■ Instructions to follow: Would you quote the material below in full and unchanged?

┌──

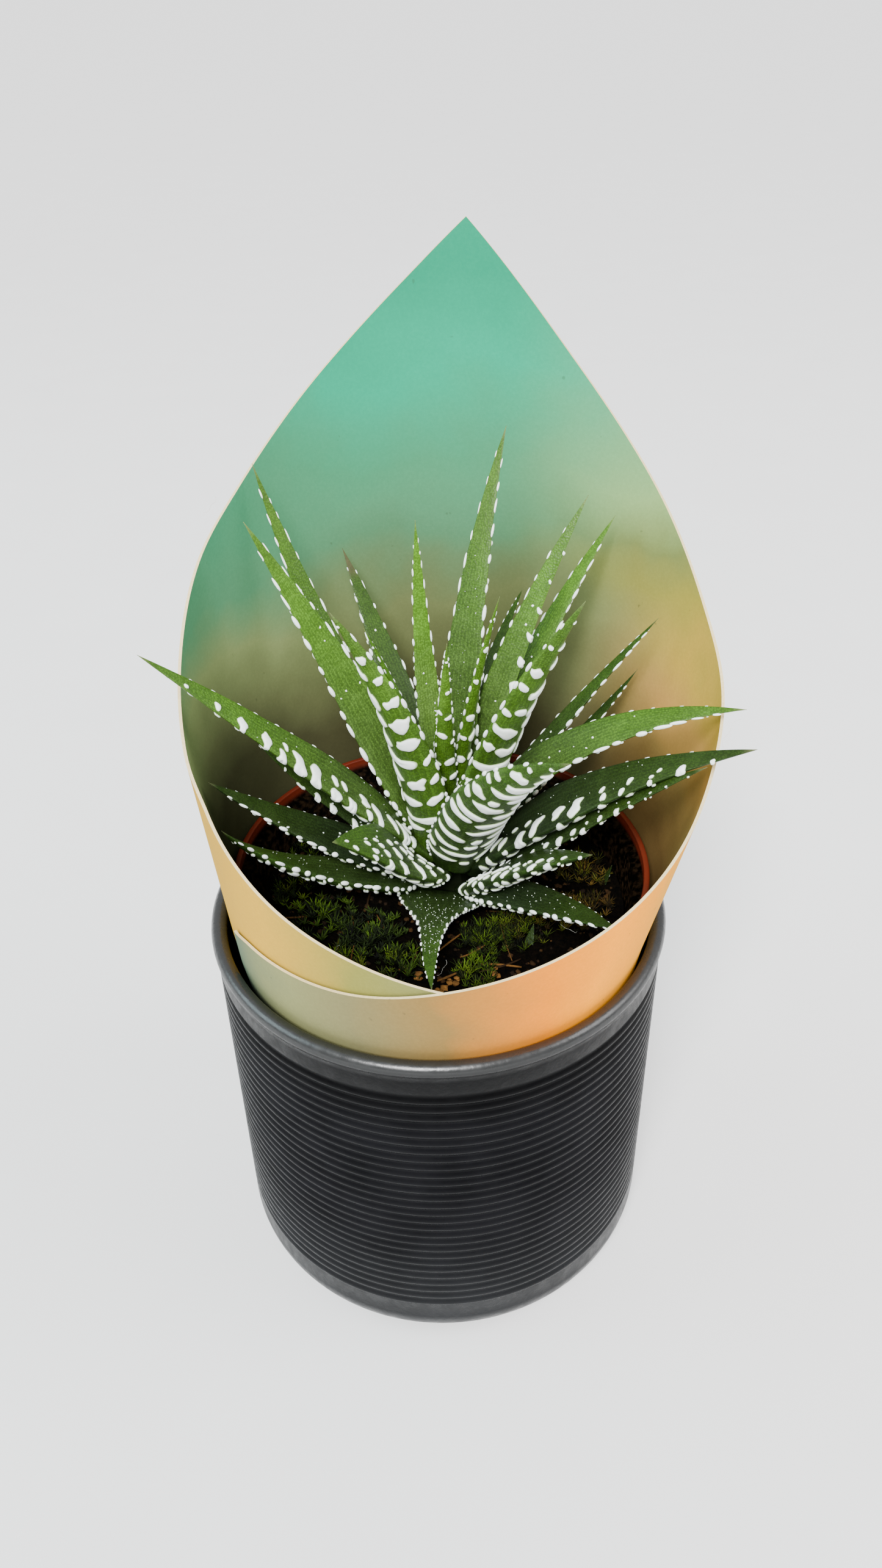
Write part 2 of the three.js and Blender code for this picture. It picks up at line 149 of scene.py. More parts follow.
class Leaf(NamedTuple):
    """One leaf. The lengths are in mm and the angles in degrees."""

    azimuth: float  # direction it leaves the stem, from +X
    rise: tuple  # slope at the base and at the tip
    length: float
    swing: float  # sideways turn along its length
    base: float  # height on the stem
    reach: float  # how far from the stem's axis it starts
    width: float
    roll: float  # turn of its face about its own line
    clasp: float  # widening of its base round the stem, or narrowing where below 0
    tone: float  # 0 deep green, 1 fresh green
    banded: tuple = (184, 356)  # strip of the section that has rows of white
    pitch: float = 2.8  # from one row to the next, low down
    bar: float = 3.4  # length of a bar
    stout: float = 1  # thickness of its bars
    teeth: tuple = (1, 1)  # size of the teeth on its left and right margin
    dots: int = 9  # small spots on its face
    dry: float = 0  # share of it that has dried at the tip
    root: tuple = PLANT


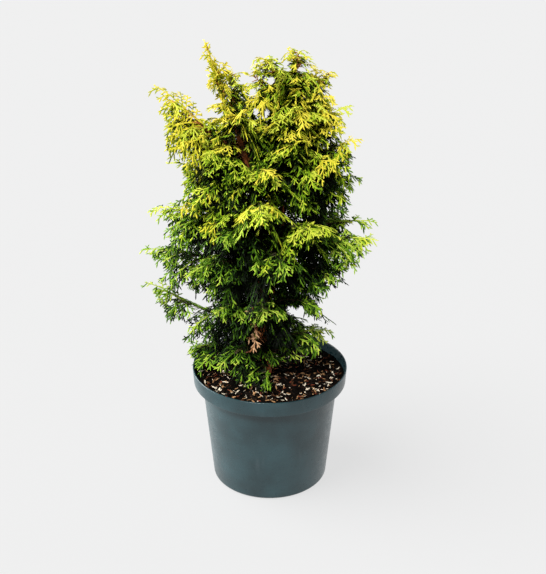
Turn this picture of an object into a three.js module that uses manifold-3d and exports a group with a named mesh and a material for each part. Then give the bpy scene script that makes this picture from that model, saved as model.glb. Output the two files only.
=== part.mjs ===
// A dwarf hinoki cypress in its nursery pot, in millimetres, with +Z up and the origin under the pot.
// A trunk and a second leader carry boughs, and each mass of foliage is one stem set with flat,
// drooping, toothed sprays. Every solid keeps clear of its neighbours by GAP.
import * as THREE from "three";
import { mergeVertices } from "three/addons/utils/BufferGeometryUtils.js";
import Module from "manifold-3d";

const wasm = await Module();
wasm.setup();

const { Vector3, CubicBezierCurve3, QuadraticBezierCurve3 } = THREE;
const UP = new Vector3(0, 0, 1);
const DOWN = new Vector3(0, 0, -1);

// ---- Driving dimensions -------------------------------------------------------------------

const GAP = 0.3; // left between solids that touch on the real plant
const MARGIN = GAP + 0.05; // the gap, and what a faceted limb falls short of its round one

const POT = {
  height: 150,
  rimRadius: 95, // outside of the collar's top edge
  collarHeight: 19,
  collarFootRadius: 93.8,
  shoulderRadius: 83.7, // outside of the wall, just under the collar
  footRadius: 71.7,
  footBevel: 2.5,
  wall: 1.7,
  floor: 2.4,
  sectors: 36,
};

const DRAIN = { count: 6, radius: 4.5, ring: 57, sides: 6 };

const SOIL = {
  top: 140,
  levelRadius: 20, // round the trunk's foot
  rings: [42, 68],
  fall: 2.5, // from the trunk to the pot's wall
  roughness: 1,
};

const TRUNK = {
  foot: new Vector3(-7, 2, SOIL.top - 4), // cut off level, GAP above the soil
  lower: new Vector3(-16, 6, 250),
  upper: new Vector3(-4, -4, 395),
  tip: new Vector3(-50, 0, 476),
  footRadius: 7.8,
  tipRadius: 1.9,
  flare: 4.2, // how far the root flare stands out at the soil
  flareHeight: 10,
  flareLobes: 3,
  lobeDepth: 0.35, // of the flare
  sides: 10,
  segments: 14,
};

const LEADER = {
  from: 214, // height on the trunk that the second leader forks from
  lower: new Vector3(26, 6, 290),
  upper: new Vector3(6, 8, 390),
  tip: new Vector3(27, 4, 474),
  rootRadius: 4.6,
  tipRadius: 1.7,
  sides: 8,
  segments: 12,
};

const BOUGH = { share: 0.26, radius: 3.0, taper: 0.62, sides: 6, segments: 5 };

const STEM = { radius: 1.9, tipRadius: 0.7, sides: 3, segments: 4 };

const SPRAY = {
  spacing: 10.5, // along the stem, from one spray to the next
  fewest: 4,
  most: 9,
  firstAt: 0.2, // share of the stem before the first spray
  lastAt: 0.92,
  swingAtRoot: 68, // degrees between stem and spray
  swingAtTip: 34,
  lean: [-62, 10], // degrees that a spray points below or above level, like the two slopes of a roof
  uprightLean: [-10, 10],
  lengths: [1.3, 0.95], // of the mass's width, at the stem's root and tip
  spread: [0.88, 1.12], // that a spray's own length varies by
  swingSpread: [-6, 6], // degrees
  endLength: 0.85, // of the mass's width, for the spray that carries on from the stem
  endShare: 0.6, // of the stem's length, that the end spray takes at most
  endSunk: 0.02, // share of the stem that the end spray's root is sunk by
  endSag: 0.25,
  endRoll: 34, // degrees that its front edge hangs
  uprightEndSag: 0.05,
  uprightRoll: 70,
  sag: [0.2, 0.5], // how far the tip of a spray hangs, as a share of its length
  fullness: 0.75, // of the spray's length; the half width comes to 0.42 of this at most
  keelAt: 0.45, // share of the length where the midrib is thickest
  thickness: 0.05, // of the spray's length, there
  cup: 0.35, // how far the edges hang, as a share of their width
  teeth: 2,
  firstTooth: 0.42,
  lastTooth: 0.76,
  notchAfter: 0.06,
  notch: 0.42, // width left between two teeth, as a share of theirs
  ridge: [0.18, 0.6], // shares of the length where the upper side's folds meet the midrib
  shorter: [1, 0.82, 0.66], // lengths that are tried before a spray is left out
};

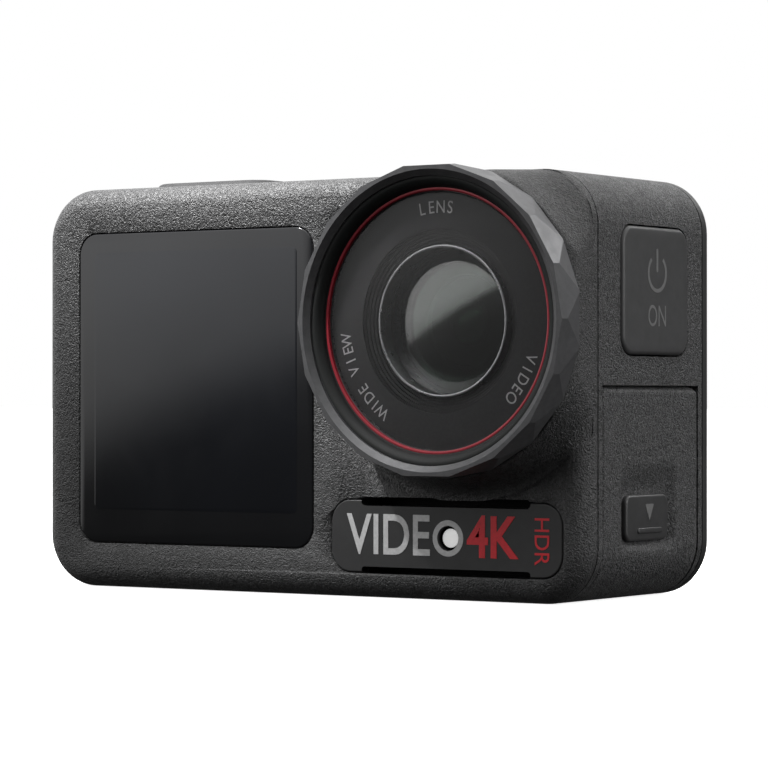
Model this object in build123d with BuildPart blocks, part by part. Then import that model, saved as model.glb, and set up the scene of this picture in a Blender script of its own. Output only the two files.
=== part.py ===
from build123d import *
import os

# Action camera: a rounded box with a front screen, a twist-off lens cover, a sprung record button
# on top, a power button and a hinged port cover on the right, and a battery that slides out left.
# Millimetres, +Z up, the front faces -Y. The origin is the middle of the base face.

os.makedirs("parts", exist_ok=True)

# ---------------------------------------------------------------- body
body_width = 69.6
body_depth = 26.1
body_height = 43.7
corner_radius = 5.75
front_edge_radius = 2.3
rear_edge_radius = 1.2
rear_frame_depth = 1.9
housing_wall = 1.8
bulkhead = 1.0
seam_width = 0.16
seam_depth = 0.35

# ---------------------------------------------------------------- clearances
panel_gap = 0.12
button_gap = 0.15
running_fit = 0.05
slide_gap = 0.25
hook_gap = 0.2

# ---------------------------------------------------------------- lens and its cover
lens_from_side = 14.45
lens_from_top = 15.27
boss_radius = 16.0
boss_height = 3.0
boss_fillet = 2.2
boss_rim_radius = 0.25
flare_root = 0.5
cover_depth = 3.6
cover_gap = 0.1
facet_count = 18
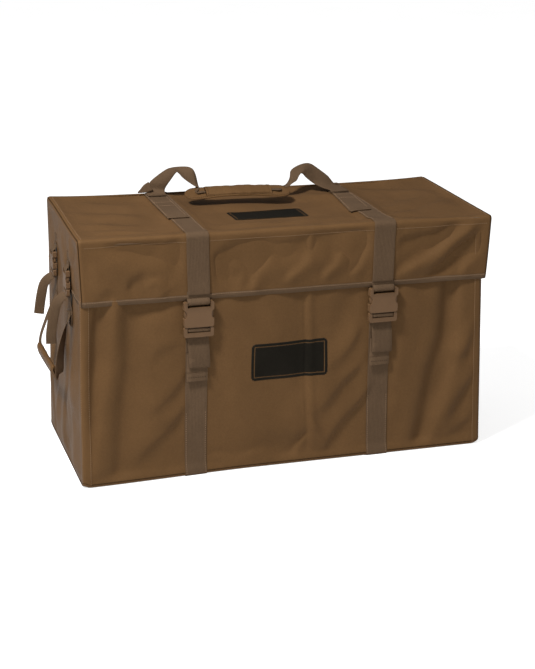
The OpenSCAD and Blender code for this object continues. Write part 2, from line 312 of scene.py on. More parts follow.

└──

■ Solution for this exercise:
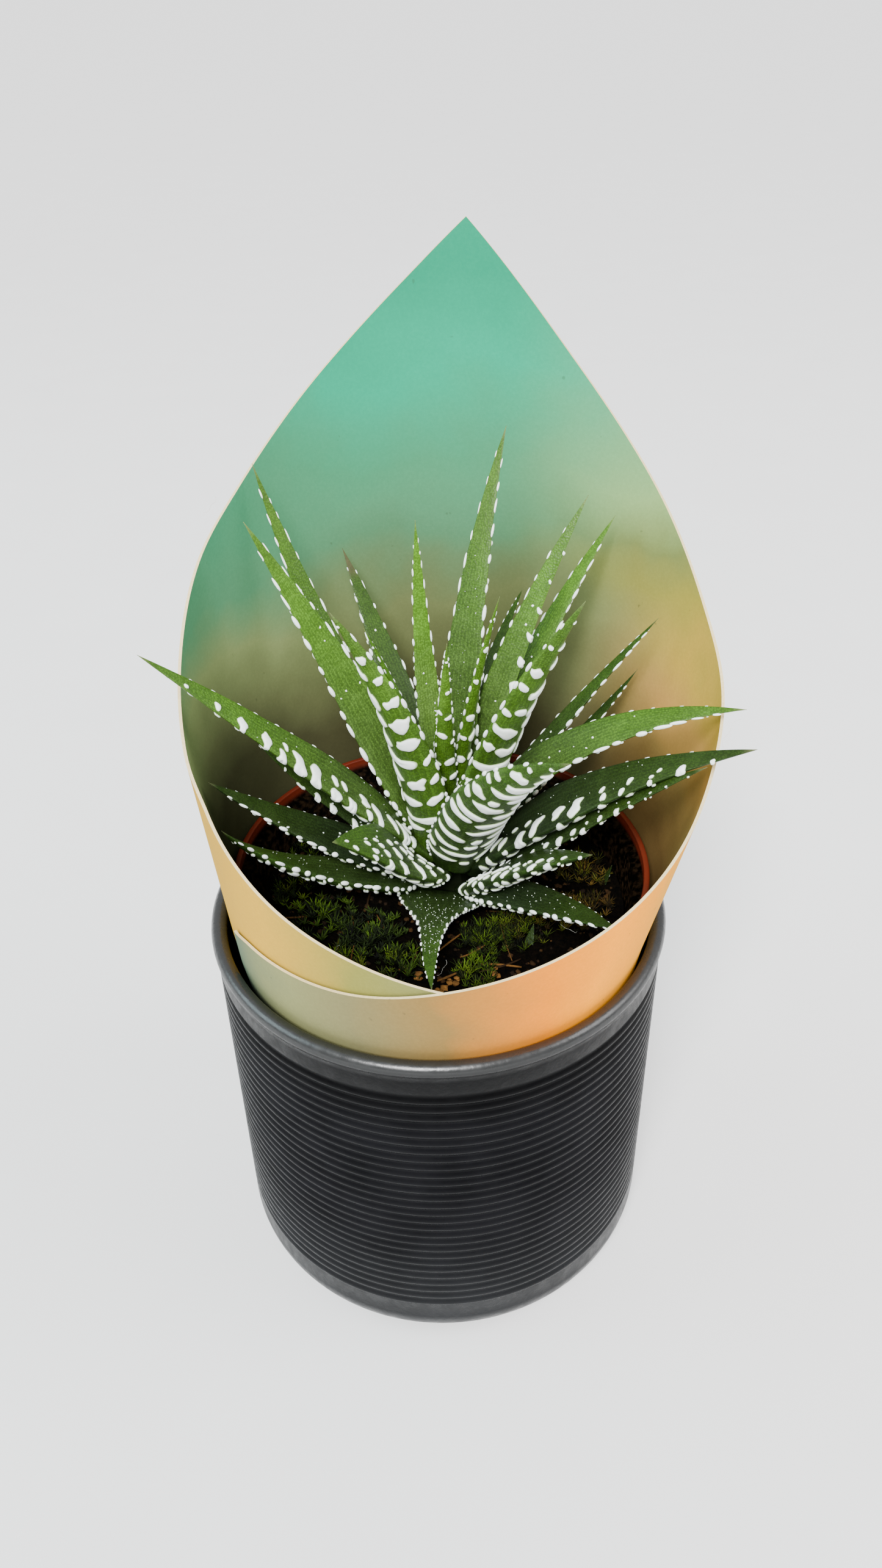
Write part 2 of the three.js and Blender code for this picture. It picks up at line 149 of scene.py. More parts follow.
class Leaf(NamedTuple):
    """One leaf. The lengths are in mm and the angles in degrees."""

    azimuth: float  # direction it leaves the stem, from +X
    rise: tuple  # slope at the base and at the tip
    length: float
    swing: float  # sideways turn along its length
    base: float  # height on the stem
    reach: float  # how far from the stem's axis it starts
    width: float
    roll: float  # turn of its face about its own line
    clasp: float  # widening of its base round the stem, or narrowing where below 0
    tone: float  # 0 deep green, 1 fresh green
    banded: tuple = (184, 356)  # strip of the section that has rows of white
    pitch: float = 2.8  # from one row to the next, low down
    bar: float = 3.4  # length of a bar
    stout: float = 1  # thickness of its bars
    teeth: tuple = (1, 1)  # size of the teeth on its left and right margin
    dots: int = 9  # small spots on its face
    dry: float = 0  # share of it that has dried at the tip
    root: tuple = PLANT


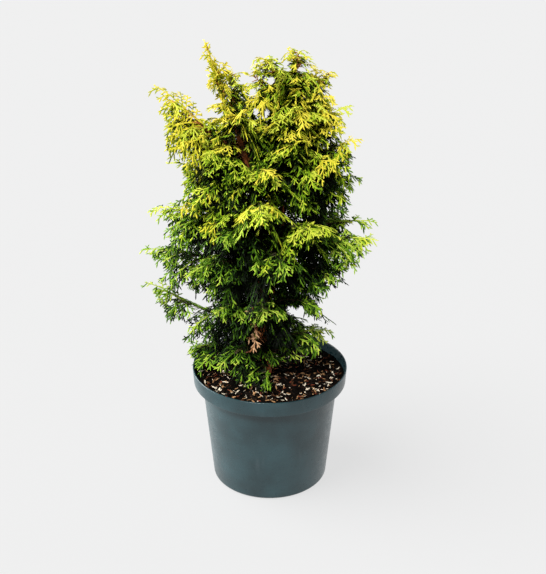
Turn this picture of an object into a three.js module that uses manifold-3d and exports a group with a named mesh and a material for each part. Then give the bpy scene script that makes this picture from that model, saved as model.glb. Output the two files only.
=== part.mjs ===
// A dwarf hinoki cypress in its nursery pot, in millimetres, with +Z up and the origin under the pot.
// A trunk and a second leader carry boughs, and each mass of foliage is one stem set with flat,
// drooping, toothed sprays. Every solid keeps clear of its neighbours by GAP.
import * as THREE from "three";
import { mergeVertices } from "three/addons/utils/BufferGeometryUtils.js";
import Module from "manifold-3d";

const wasm = await Module();
wasm.setup();

const { Vector3, CubicBezierCurve3, QuadraticBezierCurve3 } = THREE;
const UP = new Vector3(0, 0, 1);
const DOWN = new Vector3(0, 0, -1);

// ---- Driving dimensions -------------------------------------------------------------------

const GAP = 0.3; // left between solids that touch on the real plant
const MARGIN = GAP + 0.05; // the gap, and what a faceted limb falls short of its round one

const POT = {
  height: 150,
  rimRadius: 95, // outside of the collar's top edge
  collarHeight: 19,
  collarFootRadius: 93.8,
  shoulderRadius: 83.7, // outside of the wall, just under the collar
  footRadius: 71.7,
  footBevel: 2.5,
  wall: 1.7,
  floor: 2.4,
  sectors: 36,
};

const DRAIN = { count: 6, radius: 4.5, ring: 57, sides: 6 };

const SOIL = {
  top: 140,
  levelRadius: 20, // round the trunk's foot
  rings: [42, 68],
  fall: 2.5, // from the trunk to the pot's wall
  roughness: 1,
};

const TRUNK = {
  foot: new Vector3(-7, 2, SOIL.top - 4), // cut off level, GAP above the soil
  lower: new Vector3(-16, 6, 250),
  upper: new Vector3(-4, -4, 395),
  tip: new Vector3(-50, 0, 476),
  footRadius: 7.8,
  tipRadius: 1.9,
  flare: 4.2, // how far the root flare stands out at the soil
  flareHeight: 10,
  flareLobes: 3,
  lobeDepth: 0.35, // of the flare
  sides: 10,
  segments: 14,
};

const LEADER = {
  from: 214, // height on the trunk that the second leader forks from
  lower: new Vector3(26, 6, 290),
  upper: new Vector3(6, 8, 390),
  tip: new Vector3(27, 4, 474),
  rootRadius: 4.6,
  tipRadius: 1.7,
  sides: 8,
  segments: 12,
};

const BOUGH = { share: 0.26, radius: 3.0, taper: 0.62, sides: 6, segments: 5 };

const STEM = { radius: 1.9, tipRadius: 0.7, sides: 3, segments: 4 };

const SPRAY = {
  spacing: 10.5, // along the stem, from one spray to the next
  fewest: 4,
  most: 9,
  firstAt: 0.2, // share of the stem before the first spray
  lastAt: 0.92,
  swingAtRoot: 68, // degrees between stem and spray
  swingAtTip: 34,
  lean: [-62, 10], // degrees that a spray points below or above level, like the two slopes of a roof
  uprightLean: [-10, 10],
  lengths: [1.3, 0.95], // of the mass's width, at the stem's root and tip
  spread: [0.88, 1.12], // that a spray's own length varies by
  swingSpread: [-6, 6], // degrees
  endLength: 0.85, // of the mass's width, for the spray that carries on from the stem
  endShare: 0.6, // of the stem's length, that the end spray takes at most
  endSunk: 0.02, // share of the stem that the end spray's root is sunk by
  endSag: 0.25,
  endRoll: 34, // degrees that its front edge hangs
  uprightEndSag: 0.05,
  uprightRoll: 70,
  sag: [0.2, 0.5], // how far the tip of a spray hangs, as a share of its length
  fullness: 0.75, // of the spray's length; the half width comes to 0.42 of this at most
  keelAt: 0.45, // share of the length where the midrib is thickest
  thickness: 0.05, // of the spray's length, there
  cup: 0.35, // how far the edges hang, as a share of their width
  teeth: 2,
  firstTooth: 0.42,
  lastTooth: 0.76,
  notchAfter: 0.06,
  notch: 0.42, // width left between two teeth, as a share of theirs
  ridge: [0.18, 0.6], // shares of the length where the upper side's folds meet the midrib
  shorter: [1, 0.82, 0.66], // lengths that are tried before a spray is left out
};

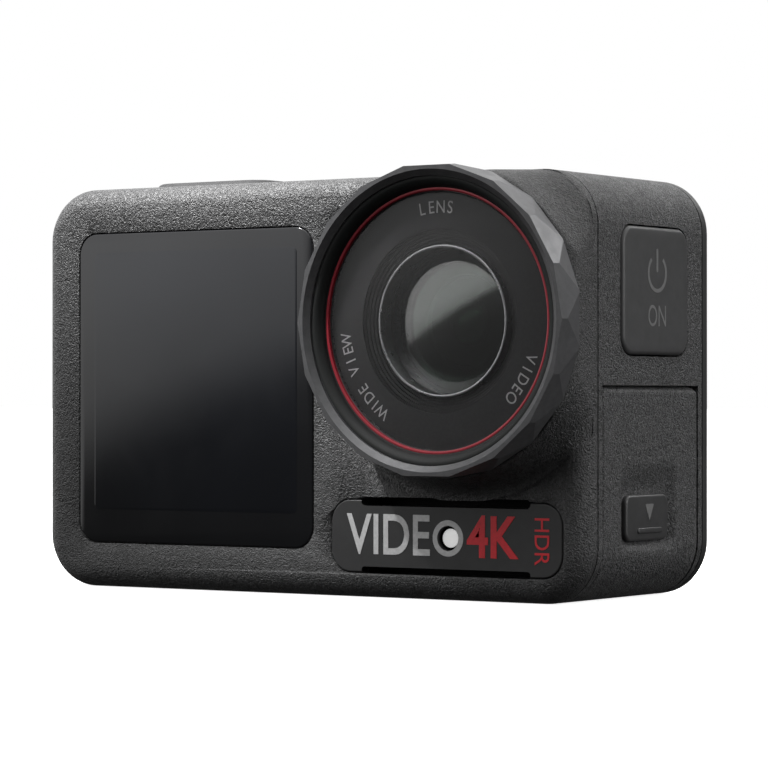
Model this object in build123d with BuildPart blocks, part by part. Then import that model, saved as model.glb, and set up the scene of this picture in a Blender script of its own. Output only the two files.
=== part.py ===
from build123d import *
import os

# Action camera: a rounded box with a front screen, a twist-off lens cover, a sprung record button
# on top, a power button and a hinged port cover on the right, and a battery that slides out left.
# Millimetres, +Z up, the front faces -Y. The origin is the middle of the base face.

os.makedirs("parts", exist_ok=True)

# ---------------------------------------------------------------- body
body_width = 69.6
body_depth = 26.1
body_height = 43.7
corner_radius = 5.75
front_edge_radius = 2.3
rear_edge_radius = 1.2
rear_frame_depth = 1.9
housing_wall = 1.8
bulkhead = 1.0
seam_width = 0.16
seam_depth = 0.35

# ---------------------------------------------------------------- clearances
panel_gap = 0.12
button_gap = 0.15
running_fit = 0.05
slide_gap = 0.25
hook_gap = 0.2

# ---------------------------------------------------------------- lens and its cover
lens_from_side = 14.45
lens_from_top = 15.27
boss_radius = 16.0
boss_height = 3.0
boss_fillet = 2.2
boss_rim_radius = 0.25
flare_root = 0.5
cover_depth = 3.6
cover_gap = 0.1
facet_count = 18
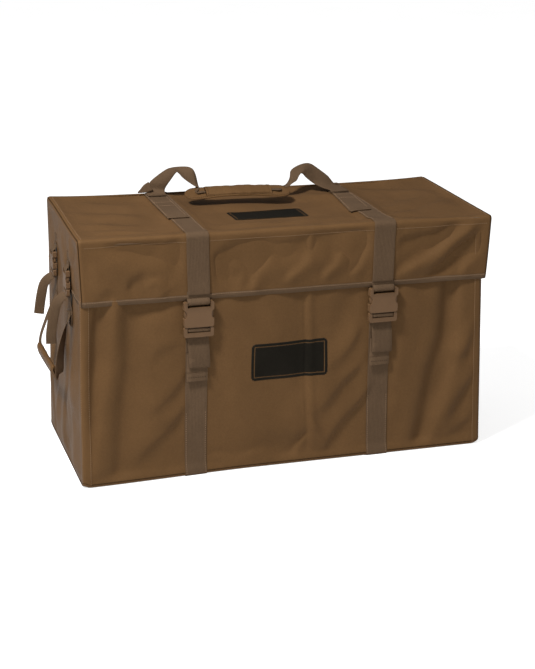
The OpenSCAD and Blender code for this object continues. Write part 2, from line 312 of scene.py on. More parts follow.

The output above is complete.